I did not notice in the paperwork anything about the fuel lines being replaced, but when I poked my head under the hood last night, I did notice the lines leading up to the HPFP from the tank looked brand-new (everything else under the hood is dirty since I drive in wet a lot, so brand-new clean parts are easy to see). I'm not sure how far back the new lines go.

Fortunately, whatever this "failure" is (it does not seem like anyone has ever actually pinpointed the exact cause on either my car or anyone else who's had this problem), it does not seem to be a "catastrophic" failure a.l.a. the VW HPFP failures with metal being spread throughout the system.

With this failure, something is causing abnormal pressure drops that trigger the CEL, and even though the pump tests within spec, the only thing that has remedied it in prior cases was ultimately replacing the pump. The car even drives normal with the condition, although it might be just my imagination, but I did think I noticed a lack of power around the time the CEL came on. It just felt a little weaker than normal when I was really pushing it.

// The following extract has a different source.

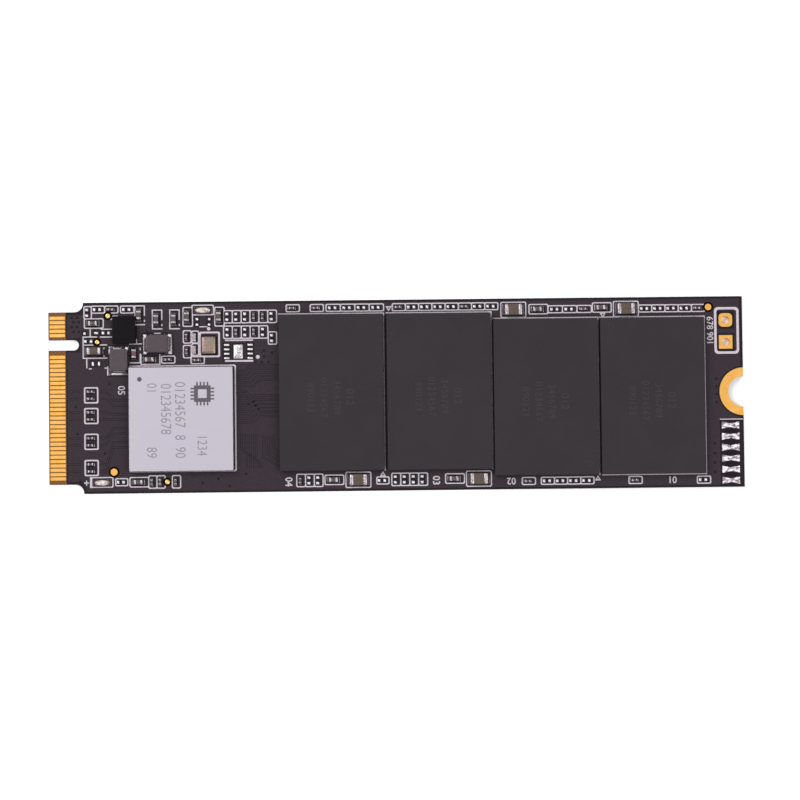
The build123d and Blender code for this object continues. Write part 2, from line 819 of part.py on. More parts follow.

It seems based on prior similar incidents (at least two of which we've heard about here on Cruzetalk), GM just threw everything at it at once rather than messing around with replacing one part at a time.


----------



## VtTD (Nov 5, 2013)

Did they say anything to you about P2453 specifically? I just got that today with a CEL. I had a friend plug in his scan tool so I don't have it in front of me anymore but he didn't mention any other codes. Thanks.


----------